Researchers discovered that high levels of an amino acid called homocysteine in the blood correlate strongly with the severity of an advanced form of non-alcoholic fatty liver disease. They also discovered that vitamin B12 and folic acid could be used to prevent or postpone disease progression.
Scientists at Singapore’s Duke-NUS Medical School have discovered a mechanism that leads to an advanced form of fatty liver disease – and it turns out that vitamin B12 and folic acid supplements can reverse this process.
These findings could benefit people suffering from non-alcoholic fatty liver disease, a term that refers to a group of liver conditions that affect people who drink little to no alcohol and affects 25% of all adults worldwide and four in ten adults in Singapore.
Non-alcoholic fatty liver disease is characterized by fat accumulation in the liver and is the leading cause of liver transplants worldwide. Its high prevalence is due to its link to diabetes and obesity, two major public health issues in Singapore and other developed countries. Non-alcoholic steatohepatitis occurs when the condition progresses to inflammation and scar tissue formation (NASH).
Our findings are both exciting and significant because they suggest that a relatively cheap therapy, vitamin B12 and folic acid, could be used to prevent and/or delay the progression of NASH.
Dr Singh
“While fat deposition in the liver is reversible in its early stages, its progression to NASH causes liver dysfunction, cirrhosis, and increases the risk of liver cancer,” said Dr Madhulika Tripathi, first author of the study and senior research fellow at Duke-NUS’ Cardiovascular & Metabolic Programme.
Currently, there are no pharmacological treatments for NASH because scientists do not understand the disease’s mechanics. Although scientists knew that NASH is associated with elevated blood levels of an amino acid called homocysteine, they didn’t know what role, if any, it plays in the disorder’s development.
Dr. Tripathi, study co-author Dr. Brijesh Singh and their colleagues in Singapore, India, China, and the US confirmed the association of homocysteine with NASH progression in preclinical models and humans. They also found that, as homocysteine levels increased in the liver, the amino acid attached to various liver proteins, changing their structure and impeding their functioning.
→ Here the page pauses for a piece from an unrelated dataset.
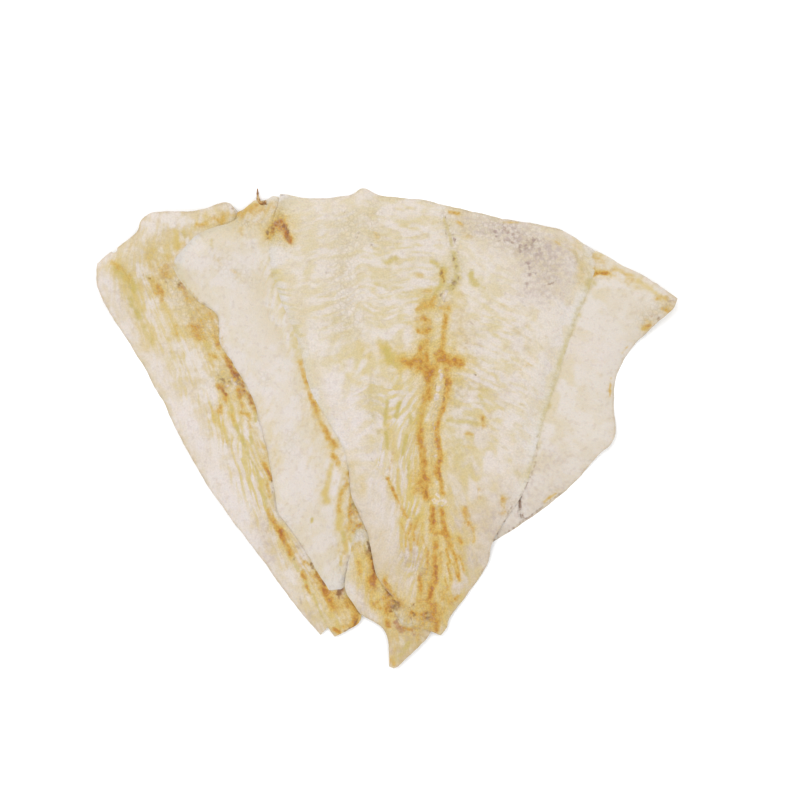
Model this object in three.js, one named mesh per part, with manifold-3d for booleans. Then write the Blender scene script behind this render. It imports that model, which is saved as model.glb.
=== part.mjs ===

In particular, when homocysteine attached to a protein called syntaxin 17, it blocked the protein from performing its role of transporting and digesting fat (known as autophagy, an essential cellular process by which cells remove malformed proteins or damaged organelles) in fatty acid metabolism, mitochondrial turnover, and inflammation prevention. This induced the development and progression of fatty liver disease to NASH.
Importantly, the researchers found that supplementing the diet in the preclinical models with vitamin B12 and folic acid increased the levels of syntaxin 17 in the liver and restored its role in autophagy. It also slowed NASH progression and reversed liver inflammation and fibrosis.
“Our findings are both exciting and significant because they suggest that a relatively cheap therapy, vitamin B12 and folic acid, could be used to prevent and/or delay the progression of NASH,” Dr Singh said. “In addition, serum and hepatic homocysteine levels may serve as a biomarker for the severity of NASH.”
Homocysteine may also affect other liver proteins, and the team hopes to find out what they are in the future. They are hopeful that additional research will result in the development of anti-NASH therapies.
Professor Paul M. Yen, Head of the Laboratory of Hormonal Regulation at Duke-NUS’ Cardiovascular & Metabolic Disorders Programme, and senior author of the study, said, “The potential for using vitamin B12 and folate, which have high safety profiles and are designated as dietary supplements by the US Food and Drug Administration, as first-line therapies for the prevention and treatment of NASH could result in tremendous cost savings and reduce the health burden from NASH in both developed and developing countries.”
According to Professor Patrick Casey, Senior Vice-Dean for Research at Duke-NUS, “At the moment, the only option for patients with end-stage liver disease is a transplant. Dr. Tripathi and her colleagues’ findings show that a simple, inexpensive, and easily accessible intervention could potentially halt or reverse liver damage, giving hope to those suffering from fatty liver disease. The findings of the team highlight the importance of basic scientific research, through which the scientific community continues to have a significant positive impact on the lives of patients.”